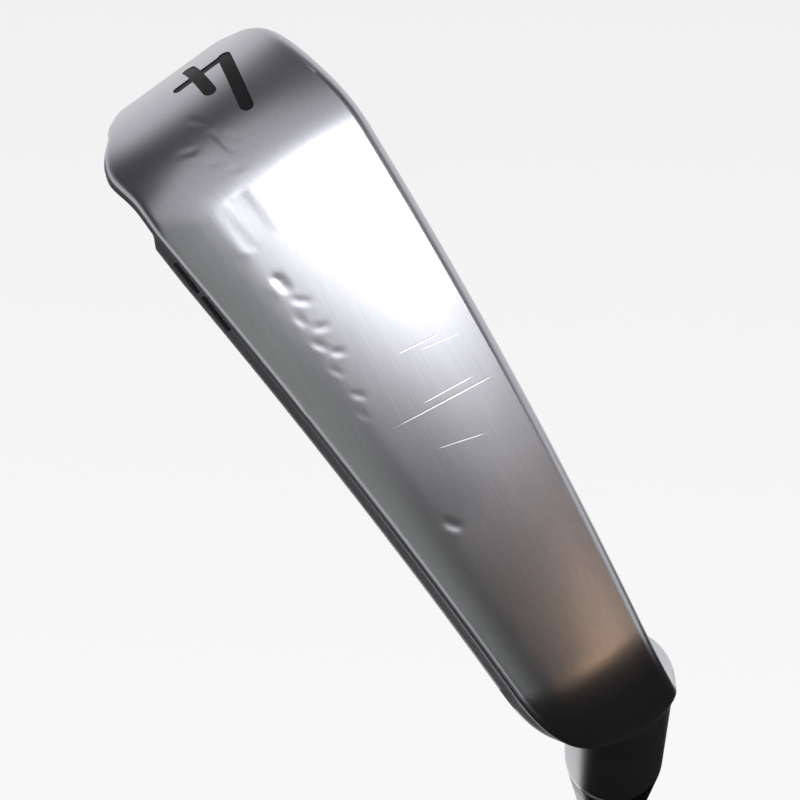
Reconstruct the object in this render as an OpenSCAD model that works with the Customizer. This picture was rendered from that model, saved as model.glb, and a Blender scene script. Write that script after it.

...

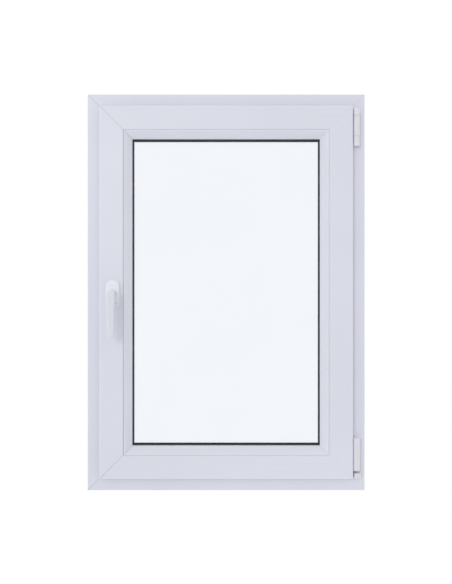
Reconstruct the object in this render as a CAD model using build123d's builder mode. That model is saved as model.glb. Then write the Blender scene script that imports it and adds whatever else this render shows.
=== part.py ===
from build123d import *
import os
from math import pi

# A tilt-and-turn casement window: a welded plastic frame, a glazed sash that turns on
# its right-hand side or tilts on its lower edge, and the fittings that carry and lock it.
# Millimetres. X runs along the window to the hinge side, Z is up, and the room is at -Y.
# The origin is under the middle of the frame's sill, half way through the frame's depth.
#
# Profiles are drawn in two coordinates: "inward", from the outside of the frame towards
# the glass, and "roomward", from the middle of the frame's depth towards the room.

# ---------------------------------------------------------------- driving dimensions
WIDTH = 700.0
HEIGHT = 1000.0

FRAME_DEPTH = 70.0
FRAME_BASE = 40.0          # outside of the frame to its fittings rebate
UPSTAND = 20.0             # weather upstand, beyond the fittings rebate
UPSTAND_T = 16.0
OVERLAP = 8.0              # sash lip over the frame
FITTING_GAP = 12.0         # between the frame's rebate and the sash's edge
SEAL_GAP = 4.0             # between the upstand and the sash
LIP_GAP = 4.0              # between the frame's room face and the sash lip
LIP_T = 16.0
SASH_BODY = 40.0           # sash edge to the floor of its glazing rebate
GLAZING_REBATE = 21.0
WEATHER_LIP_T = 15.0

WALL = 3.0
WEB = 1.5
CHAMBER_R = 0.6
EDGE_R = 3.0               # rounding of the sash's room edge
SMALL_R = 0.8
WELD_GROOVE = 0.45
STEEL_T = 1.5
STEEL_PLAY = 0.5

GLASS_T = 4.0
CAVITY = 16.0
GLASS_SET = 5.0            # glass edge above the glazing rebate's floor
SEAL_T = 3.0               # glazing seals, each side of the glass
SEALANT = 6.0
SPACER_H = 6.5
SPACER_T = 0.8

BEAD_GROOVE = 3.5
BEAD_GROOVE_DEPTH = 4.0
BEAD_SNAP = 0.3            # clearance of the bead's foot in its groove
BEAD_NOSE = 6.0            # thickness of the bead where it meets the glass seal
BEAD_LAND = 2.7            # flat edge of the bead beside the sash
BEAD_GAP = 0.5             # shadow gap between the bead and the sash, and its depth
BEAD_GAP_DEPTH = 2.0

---

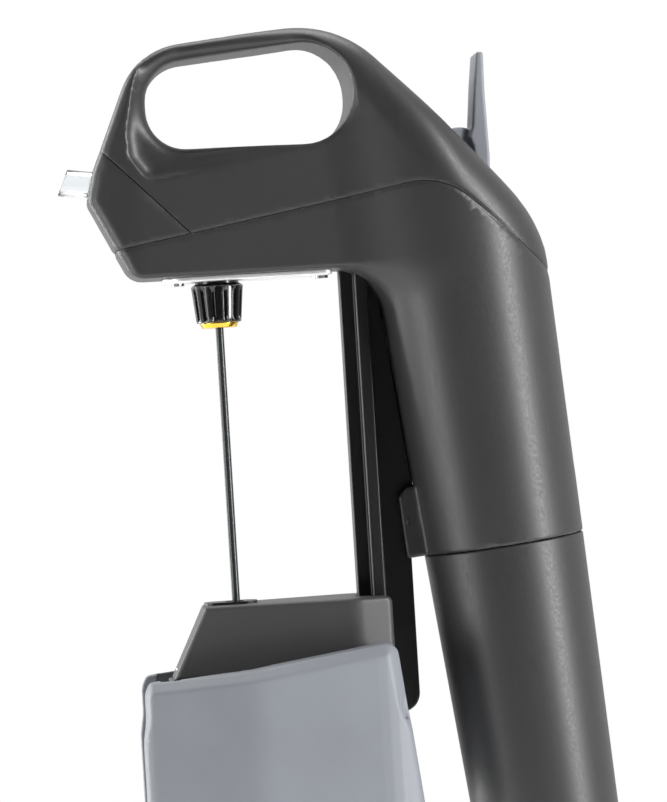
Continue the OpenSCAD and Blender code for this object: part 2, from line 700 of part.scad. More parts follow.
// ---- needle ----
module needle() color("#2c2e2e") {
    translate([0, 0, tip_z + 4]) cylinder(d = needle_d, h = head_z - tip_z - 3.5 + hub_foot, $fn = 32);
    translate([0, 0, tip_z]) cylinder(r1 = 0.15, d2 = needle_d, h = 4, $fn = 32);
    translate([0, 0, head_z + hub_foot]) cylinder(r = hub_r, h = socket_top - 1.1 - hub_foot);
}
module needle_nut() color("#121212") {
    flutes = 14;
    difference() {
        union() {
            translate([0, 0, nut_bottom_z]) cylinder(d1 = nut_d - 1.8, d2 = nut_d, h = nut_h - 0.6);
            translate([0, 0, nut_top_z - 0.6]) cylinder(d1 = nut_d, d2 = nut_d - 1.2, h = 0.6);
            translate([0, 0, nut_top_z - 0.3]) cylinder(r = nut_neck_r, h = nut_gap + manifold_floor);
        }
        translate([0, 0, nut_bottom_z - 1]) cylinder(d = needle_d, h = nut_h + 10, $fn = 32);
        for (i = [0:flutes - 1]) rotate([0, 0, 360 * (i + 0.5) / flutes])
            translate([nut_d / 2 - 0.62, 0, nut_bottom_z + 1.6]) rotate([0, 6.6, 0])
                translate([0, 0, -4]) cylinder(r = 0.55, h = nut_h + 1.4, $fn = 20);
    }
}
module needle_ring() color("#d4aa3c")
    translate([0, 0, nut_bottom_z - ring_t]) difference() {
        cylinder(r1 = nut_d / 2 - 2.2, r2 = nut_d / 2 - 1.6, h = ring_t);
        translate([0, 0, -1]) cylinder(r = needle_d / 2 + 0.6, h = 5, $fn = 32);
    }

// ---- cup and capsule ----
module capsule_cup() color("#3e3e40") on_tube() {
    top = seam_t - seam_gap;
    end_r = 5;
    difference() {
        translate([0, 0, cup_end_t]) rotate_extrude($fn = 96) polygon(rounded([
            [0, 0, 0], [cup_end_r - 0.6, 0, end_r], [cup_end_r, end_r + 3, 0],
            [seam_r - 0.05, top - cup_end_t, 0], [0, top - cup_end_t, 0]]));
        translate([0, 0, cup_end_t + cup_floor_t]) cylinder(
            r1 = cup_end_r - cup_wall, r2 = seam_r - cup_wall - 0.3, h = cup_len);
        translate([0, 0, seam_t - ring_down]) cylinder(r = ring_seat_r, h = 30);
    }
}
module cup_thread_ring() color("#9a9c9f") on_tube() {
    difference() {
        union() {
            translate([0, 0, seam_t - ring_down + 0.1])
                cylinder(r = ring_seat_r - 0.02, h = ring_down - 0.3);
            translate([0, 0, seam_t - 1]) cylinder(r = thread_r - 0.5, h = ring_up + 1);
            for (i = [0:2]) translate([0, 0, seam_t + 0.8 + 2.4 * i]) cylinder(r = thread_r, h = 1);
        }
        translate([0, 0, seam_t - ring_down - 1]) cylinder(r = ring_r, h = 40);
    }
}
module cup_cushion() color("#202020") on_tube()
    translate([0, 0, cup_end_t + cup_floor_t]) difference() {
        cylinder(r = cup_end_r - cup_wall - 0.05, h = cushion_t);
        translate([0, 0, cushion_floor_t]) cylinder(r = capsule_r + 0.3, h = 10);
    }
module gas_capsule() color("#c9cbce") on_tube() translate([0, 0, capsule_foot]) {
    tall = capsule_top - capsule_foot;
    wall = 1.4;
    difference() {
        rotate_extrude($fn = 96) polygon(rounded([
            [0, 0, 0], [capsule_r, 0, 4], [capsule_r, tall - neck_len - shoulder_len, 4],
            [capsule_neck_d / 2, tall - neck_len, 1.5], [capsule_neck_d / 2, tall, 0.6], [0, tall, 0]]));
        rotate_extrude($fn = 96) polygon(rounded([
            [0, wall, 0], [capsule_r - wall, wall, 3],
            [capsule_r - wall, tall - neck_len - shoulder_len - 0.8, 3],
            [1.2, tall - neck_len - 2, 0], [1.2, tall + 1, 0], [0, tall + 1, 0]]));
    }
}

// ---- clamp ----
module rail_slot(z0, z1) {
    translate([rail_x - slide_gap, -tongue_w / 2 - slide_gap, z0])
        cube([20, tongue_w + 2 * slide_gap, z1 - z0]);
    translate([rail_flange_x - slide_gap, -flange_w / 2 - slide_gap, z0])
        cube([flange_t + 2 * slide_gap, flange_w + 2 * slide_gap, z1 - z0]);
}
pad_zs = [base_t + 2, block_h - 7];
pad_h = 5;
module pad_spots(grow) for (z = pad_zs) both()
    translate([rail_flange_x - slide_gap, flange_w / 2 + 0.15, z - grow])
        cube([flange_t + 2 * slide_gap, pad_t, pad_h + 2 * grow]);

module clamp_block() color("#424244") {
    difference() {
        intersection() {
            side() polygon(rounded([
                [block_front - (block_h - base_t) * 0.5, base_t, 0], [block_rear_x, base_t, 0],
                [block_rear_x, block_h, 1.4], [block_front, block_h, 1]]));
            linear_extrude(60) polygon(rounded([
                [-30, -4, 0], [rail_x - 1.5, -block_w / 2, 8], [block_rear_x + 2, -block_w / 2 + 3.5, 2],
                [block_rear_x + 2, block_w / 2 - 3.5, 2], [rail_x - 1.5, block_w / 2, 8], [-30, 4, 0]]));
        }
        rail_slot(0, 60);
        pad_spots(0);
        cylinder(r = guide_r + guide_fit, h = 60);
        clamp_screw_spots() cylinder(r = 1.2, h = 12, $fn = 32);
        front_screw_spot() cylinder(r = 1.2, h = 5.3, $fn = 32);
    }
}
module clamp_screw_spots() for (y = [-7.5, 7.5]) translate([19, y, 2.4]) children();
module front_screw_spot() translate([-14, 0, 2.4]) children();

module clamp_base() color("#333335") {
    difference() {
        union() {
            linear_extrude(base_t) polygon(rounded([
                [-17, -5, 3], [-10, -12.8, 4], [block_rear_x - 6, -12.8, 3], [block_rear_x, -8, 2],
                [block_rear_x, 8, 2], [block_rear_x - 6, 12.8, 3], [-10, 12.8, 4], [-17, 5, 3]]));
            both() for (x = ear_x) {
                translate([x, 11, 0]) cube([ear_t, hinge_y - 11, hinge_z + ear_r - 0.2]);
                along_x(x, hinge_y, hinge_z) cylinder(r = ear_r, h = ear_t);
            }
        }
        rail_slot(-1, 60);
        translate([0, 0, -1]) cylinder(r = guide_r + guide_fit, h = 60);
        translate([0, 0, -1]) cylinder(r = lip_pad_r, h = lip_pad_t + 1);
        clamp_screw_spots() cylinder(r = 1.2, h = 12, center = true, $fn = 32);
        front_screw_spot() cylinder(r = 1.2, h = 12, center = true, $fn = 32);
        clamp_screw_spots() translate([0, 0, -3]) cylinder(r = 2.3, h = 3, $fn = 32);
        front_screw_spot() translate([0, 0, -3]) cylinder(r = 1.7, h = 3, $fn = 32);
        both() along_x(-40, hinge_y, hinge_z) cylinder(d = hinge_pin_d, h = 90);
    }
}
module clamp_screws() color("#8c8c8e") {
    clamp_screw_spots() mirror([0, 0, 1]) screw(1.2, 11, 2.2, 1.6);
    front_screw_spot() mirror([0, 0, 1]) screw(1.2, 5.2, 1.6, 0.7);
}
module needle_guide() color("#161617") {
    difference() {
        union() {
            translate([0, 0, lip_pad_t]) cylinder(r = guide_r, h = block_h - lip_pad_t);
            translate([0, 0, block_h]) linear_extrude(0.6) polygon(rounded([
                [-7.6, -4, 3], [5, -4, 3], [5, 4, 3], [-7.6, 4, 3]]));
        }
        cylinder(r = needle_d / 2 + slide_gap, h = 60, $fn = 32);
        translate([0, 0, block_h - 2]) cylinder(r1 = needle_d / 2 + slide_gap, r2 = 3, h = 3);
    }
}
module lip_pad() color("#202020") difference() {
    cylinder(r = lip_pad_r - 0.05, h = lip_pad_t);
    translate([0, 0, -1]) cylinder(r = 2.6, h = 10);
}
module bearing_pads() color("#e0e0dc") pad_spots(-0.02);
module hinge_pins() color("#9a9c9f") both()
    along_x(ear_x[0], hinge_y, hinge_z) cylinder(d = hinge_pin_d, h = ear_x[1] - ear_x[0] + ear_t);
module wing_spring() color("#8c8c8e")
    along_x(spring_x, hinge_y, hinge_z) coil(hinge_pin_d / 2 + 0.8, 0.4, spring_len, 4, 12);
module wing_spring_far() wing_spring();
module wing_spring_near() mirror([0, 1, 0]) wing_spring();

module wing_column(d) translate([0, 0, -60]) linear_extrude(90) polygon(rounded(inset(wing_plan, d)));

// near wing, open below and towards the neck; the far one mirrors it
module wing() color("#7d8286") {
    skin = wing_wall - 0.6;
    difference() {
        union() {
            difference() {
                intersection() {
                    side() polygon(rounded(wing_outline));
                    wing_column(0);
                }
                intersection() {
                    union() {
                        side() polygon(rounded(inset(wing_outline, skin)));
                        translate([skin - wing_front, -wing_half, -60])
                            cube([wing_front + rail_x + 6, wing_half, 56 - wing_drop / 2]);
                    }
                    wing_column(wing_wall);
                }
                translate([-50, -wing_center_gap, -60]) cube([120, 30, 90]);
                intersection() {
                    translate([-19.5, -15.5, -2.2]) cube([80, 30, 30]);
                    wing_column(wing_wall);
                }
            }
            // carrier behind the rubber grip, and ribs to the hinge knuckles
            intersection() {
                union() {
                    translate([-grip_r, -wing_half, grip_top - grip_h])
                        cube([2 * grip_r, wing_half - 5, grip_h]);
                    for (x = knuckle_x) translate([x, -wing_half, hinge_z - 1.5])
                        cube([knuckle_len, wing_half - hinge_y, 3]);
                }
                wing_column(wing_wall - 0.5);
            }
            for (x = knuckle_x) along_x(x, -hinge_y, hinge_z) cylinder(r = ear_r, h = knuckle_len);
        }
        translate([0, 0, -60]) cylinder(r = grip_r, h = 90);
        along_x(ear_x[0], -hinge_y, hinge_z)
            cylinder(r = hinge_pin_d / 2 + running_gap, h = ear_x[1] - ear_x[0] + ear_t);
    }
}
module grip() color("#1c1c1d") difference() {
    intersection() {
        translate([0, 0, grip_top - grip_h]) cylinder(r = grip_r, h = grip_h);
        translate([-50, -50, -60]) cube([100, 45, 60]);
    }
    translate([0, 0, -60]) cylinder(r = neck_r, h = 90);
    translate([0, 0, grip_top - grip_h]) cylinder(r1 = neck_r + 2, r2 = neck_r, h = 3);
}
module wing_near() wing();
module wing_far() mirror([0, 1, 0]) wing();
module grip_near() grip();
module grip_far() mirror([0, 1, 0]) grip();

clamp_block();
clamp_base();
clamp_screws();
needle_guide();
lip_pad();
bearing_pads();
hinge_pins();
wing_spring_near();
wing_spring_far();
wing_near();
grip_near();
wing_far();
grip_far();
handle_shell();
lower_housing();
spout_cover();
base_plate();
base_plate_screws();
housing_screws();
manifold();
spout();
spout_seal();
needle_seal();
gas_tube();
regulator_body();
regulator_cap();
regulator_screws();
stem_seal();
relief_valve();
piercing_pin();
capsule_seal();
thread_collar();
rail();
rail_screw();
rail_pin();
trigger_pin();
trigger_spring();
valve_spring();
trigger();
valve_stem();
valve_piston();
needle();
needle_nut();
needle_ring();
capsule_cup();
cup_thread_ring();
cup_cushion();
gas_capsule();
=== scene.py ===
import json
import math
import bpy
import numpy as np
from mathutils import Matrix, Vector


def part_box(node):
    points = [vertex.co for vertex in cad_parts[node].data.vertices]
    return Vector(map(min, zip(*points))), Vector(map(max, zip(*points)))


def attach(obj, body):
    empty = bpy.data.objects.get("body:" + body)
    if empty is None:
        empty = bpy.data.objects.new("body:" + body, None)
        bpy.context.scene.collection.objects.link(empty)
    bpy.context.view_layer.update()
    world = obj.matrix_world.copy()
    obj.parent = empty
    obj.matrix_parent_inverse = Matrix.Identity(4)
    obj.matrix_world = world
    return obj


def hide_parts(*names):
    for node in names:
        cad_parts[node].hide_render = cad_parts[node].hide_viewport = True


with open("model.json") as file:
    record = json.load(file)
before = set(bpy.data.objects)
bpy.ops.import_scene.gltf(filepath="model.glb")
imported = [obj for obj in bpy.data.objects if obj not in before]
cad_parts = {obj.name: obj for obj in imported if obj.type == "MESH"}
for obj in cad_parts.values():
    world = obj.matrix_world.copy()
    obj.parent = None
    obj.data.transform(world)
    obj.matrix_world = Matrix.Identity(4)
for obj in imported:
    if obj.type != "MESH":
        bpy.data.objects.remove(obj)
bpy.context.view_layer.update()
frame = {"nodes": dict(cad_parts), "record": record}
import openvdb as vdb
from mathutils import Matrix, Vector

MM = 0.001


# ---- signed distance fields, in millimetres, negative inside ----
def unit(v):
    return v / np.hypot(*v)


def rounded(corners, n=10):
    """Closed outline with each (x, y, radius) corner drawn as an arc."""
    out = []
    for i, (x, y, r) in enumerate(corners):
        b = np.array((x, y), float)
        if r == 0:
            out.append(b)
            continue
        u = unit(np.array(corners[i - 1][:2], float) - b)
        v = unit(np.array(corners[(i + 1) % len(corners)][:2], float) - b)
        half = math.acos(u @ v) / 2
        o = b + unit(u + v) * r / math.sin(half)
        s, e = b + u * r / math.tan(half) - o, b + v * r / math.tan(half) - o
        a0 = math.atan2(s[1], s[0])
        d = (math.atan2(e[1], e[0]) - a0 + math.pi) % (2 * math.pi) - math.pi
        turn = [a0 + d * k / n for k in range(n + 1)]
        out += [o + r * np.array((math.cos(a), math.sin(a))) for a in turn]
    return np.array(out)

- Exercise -
Above are the lines; repeat exactly the ones from the line containing "clamp_block();" down to the line containing "obj.data.transform(world)", both inclusive.

- Written answer -
clamp_block();
clamp_base();
clamp_screws();
needle_guide();
lip_pad();
bearing_pads();
hinge_pins();
wing_spring_near();
wing_spring_far();
wing_near();
grip_near();
wing_far();
grip_far();
handle_shell();
lower_housing();
spout_cover();
base_plate();
base_plate_screws();
housing_screws();
manifold();
spout();
spout_seal();
needle_seal();
gas_tube();
regulator_body();
regulator_cap();
regulator_screws();
stem_seal();
relief_valve();
piercing_pin();
capsule_seal();
thread_collar();
rail();
rail_screw();
rail_pin();
trigger_pin();
trigger_spring();
valve_spring();
trigger();
valve_stem();
valve_piston();
needle();
needle_nut();
needle_ring();
capsule_cup();
cup_thread_ring();
cup_cushion();
gas_capsule();
=== scene.py ===
import json
import math
import bpy
import numpy as np
from mathutils import Matrix, Vector


def part_box(node):
    points = [vertex.co for vertex in cad_parts[node].data.vertices]
    return Vector(map(min, zip(*points))), Vector(map(max, zip(*points)))


def attach(obj, body):
    empty = bpy.data.objects.get("body:" + body)
    if empty is None:
        empty = bpy.data.objects.new("body:" + body, None)
        bpy.context.scene.collection.objects.link(empty)
    bpy.context.view_layer.update()
    world = obj.matrix_world.copy()
    obj.parent = empty
    obj.matrix_parent_inverse = Matrix.Identity(4)
    obj.matrix_world = world
    return obj


def hide_parts(*names):
    for node in names:
        cad_parts[node].hide_render = cad_parts[node].hide_viewport = True


with open("model.json") as file:
    record = json.load(file)
before = set(bpy.data.objects)
bpy.ops.import_scene.gltf(filepath="model.glb")
imported = [obj for obj in bpy.data.objects if obj not in before]
cad_parts = {obj.name: obj for obj in imported if obj.type == "MESH"}
for obj in cad_parts.values():
    world = obj.matrix_world.copy()
    obj.parent = None
    obj.data.transform(world)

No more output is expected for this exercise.